All lines from the one with "in the seat." through the one with "obj.parent = empty", and only those, are to be reproduced exactly, both ends included.

^^^^^^^^

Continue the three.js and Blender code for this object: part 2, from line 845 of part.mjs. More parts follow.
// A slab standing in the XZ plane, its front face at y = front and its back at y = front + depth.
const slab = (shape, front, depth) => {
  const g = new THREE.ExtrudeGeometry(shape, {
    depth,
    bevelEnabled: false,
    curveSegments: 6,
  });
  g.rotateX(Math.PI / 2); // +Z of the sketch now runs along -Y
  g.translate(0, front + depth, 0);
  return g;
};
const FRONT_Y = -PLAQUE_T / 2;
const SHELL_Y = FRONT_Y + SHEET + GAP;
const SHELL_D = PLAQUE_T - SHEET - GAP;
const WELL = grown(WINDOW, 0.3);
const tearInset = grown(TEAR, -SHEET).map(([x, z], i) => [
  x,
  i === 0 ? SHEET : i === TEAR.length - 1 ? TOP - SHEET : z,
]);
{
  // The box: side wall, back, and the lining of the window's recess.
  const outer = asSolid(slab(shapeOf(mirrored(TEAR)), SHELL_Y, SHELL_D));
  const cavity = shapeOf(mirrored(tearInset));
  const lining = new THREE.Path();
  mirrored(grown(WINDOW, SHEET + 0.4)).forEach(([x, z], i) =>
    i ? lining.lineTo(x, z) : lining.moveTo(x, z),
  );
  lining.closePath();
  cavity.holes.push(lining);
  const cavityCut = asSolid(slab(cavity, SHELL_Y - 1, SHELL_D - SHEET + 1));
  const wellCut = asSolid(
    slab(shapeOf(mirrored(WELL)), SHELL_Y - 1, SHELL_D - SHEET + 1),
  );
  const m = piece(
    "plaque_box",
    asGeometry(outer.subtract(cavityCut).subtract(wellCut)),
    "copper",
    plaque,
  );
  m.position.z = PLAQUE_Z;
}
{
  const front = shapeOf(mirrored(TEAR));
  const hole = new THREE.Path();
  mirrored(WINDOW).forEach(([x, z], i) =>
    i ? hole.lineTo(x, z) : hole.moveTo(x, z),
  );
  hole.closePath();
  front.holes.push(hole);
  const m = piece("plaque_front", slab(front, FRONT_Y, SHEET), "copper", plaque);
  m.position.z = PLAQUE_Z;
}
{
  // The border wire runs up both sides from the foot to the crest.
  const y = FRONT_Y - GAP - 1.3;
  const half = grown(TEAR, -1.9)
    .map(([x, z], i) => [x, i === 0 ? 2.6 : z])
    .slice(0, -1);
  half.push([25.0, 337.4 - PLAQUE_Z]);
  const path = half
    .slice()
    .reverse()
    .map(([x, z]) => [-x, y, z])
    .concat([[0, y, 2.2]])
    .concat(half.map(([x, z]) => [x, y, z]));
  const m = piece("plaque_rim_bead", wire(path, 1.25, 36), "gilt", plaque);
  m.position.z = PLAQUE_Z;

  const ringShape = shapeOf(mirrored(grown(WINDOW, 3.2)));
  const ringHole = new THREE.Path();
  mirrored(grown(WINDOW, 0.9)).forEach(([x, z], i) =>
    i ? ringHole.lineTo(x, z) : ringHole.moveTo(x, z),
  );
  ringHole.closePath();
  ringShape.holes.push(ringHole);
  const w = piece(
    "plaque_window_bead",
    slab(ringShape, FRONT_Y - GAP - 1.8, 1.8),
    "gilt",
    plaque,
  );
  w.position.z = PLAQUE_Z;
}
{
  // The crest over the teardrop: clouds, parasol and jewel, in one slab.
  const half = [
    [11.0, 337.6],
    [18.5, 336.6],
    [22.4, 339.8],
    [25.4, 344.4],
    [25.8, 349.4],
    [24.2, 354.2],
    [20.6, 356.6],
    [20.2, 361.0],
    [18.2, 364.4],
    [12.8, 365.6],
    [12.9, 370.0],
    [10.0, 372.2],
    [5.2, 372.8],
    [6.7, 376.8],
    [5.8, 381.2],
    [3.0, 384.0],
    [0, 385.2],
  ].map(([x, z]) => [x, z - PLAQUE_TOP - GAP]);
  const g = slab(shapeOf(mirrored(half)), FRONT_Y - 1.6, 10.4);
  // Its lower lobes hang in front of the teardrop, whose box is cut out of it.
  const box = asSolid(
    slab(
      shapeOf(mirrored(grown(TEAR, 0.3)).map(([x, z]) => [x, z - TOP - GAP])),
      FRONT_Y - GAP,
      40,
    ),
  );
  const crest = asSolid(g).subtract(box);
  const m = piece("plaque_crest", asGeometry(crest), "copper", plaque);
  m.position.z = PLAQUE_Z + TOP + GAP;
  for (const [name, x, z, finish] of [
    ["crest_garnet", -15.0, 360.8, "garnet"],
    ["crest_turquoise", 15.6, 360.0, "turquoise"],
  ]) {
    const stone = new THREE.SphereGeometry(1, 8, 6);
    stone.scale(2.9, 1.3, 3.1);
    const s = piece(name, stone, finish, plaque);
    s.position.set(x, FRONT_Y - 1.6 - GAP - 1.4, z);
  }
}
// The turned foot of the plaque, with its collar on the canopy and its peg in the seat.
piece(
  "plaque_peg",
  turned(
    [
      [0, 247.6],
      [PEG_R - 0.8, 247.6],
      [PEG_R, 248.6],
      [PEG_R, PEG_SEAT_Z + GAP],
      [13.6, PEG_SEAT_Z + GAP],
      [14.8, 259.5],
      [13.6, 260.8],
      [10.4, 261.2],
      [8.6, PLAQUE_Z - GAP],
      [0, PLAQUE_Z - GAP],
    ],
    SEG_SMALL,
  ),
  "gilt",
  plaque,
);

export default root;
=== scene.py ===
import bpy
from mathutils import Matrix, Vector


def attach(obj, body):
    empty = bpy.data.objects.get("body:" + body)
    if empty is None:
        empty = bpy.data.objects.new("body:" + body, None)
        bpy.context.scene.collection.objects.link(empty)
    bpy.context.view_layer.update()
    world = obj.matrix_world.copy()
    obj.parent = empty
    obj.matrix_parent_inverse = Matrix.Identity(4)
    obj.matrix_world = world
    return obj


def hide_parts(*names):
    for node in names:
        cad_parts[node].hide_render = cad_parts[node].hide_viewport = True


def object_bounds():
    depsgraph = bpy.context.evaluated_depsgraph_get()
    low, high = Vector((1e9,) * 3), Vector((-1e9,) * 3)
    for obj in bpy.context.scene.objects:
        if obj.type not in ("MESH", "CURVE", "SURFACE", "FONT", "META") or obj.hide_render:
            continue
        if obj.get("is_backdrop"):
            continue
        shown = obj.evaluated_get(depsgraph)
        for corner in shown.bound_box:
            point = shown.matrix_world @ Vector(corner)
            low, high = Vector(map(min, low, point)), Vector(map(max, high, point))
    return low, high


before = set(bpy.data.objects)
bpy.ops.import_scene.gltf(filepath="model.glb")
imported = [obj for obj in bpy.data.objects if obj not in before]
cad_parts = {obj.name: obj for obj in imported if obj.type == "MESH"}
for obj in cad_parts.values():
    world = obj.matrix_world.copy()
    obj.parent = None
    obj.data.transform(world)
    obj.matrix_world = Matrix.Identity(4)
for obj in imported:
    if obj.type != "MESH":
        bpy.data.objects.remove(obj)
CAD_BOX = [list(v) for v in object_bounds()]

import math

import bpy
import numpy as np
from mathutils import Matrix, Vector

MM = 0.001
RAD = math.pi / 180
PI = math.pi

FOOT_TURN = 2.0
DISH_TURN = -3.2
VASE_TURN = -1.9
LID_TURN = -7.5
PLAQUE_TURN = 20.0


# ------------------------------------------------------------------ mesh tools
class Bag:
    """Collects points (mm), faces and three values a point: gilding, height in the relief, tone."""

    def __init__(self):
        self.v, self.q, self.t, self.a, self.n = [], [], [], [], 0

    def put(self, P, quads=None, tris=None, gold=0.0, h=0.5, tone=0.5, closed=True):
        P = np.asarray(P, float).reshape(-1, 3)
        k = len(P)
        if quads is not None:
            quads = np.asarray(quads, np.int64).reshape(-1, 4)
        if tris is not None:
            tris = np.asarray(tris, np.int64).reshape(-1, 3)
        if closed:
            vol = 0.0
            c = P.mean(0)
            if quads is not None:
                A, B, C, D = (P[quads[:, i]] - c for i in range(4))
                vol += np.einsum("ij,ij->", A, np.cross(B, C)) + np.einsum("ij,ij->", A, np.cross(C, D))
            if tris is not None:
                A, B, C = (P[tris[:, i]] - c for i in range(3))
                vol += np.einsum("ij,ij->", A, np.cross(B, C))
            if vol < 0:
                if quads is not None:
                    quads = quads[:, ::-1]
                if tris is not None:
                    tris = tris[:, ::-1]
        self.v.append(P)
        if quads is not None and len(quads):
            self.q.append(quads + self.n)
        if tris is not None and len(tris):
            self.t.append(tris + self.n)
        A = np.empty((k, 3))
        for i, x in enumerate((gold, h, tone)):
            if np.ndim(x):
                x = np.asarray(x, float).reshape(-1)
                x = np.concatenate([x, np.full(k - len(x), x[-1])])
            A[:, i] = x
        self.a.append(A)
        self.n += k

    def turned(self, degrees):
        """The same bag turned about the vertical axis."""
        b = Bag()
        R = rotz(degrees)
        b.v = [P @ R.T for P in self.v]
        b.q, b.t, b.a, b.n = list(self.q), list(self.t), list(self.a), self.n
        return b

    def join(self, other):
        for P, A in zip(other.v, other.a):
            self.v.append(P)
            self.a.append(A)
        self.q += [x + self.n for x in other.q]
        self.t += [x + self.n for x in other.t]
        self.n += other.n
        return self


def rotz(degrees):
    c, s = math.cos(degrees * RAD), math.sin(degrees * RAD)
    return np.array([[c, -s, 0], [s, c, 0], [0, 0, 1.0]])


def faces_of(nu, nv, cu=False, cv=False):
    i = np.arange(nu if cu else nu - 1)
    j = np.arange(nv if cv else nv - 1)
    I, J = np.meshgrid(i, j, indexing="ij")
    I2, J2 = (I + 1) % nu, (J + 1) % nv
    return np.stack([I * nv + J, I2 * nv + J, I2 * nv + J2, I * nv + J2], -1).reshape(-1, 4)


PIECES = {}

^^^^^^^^

Task solution:
// The turned foot of the plaque, with its collar on the canopy and its peg in the seat.
piece(
  "plaque_peg",
  turned(
    [
      [0, 247.6],
      [PEG_R - 0.8, 247.6],
      [PEG_R, 248.6],
      [PEG_R, PEG_SEAT_Z + GAP],
      [13.6, PEG_SEAT_Z + GAP],
      [14.8, 259.5],
      [13.6, 260.8],
      [10.4, 261.2],
      [8.6, PLAQUE_Z - GAP],
      [0, PLAQUE_Z - GAP],
    ],
    SEG_SMALL,
  ),
  "gilt",
  plaque,
);

export default root;
=== scene.py ===
import bpy
from mathutils import Matrix, Vector


def attach(obj, body):
    empty = bpy.data.objects.get("body:" + body)
    if empty is None:
        empty = bpy.data.objects.new("body:" + body, None)
        bpy.context.scene.collection.objects.link(empty)
    bpy.context.view_layer.update()
    world = obj.matrix_world.copy()
    obj.parent = empty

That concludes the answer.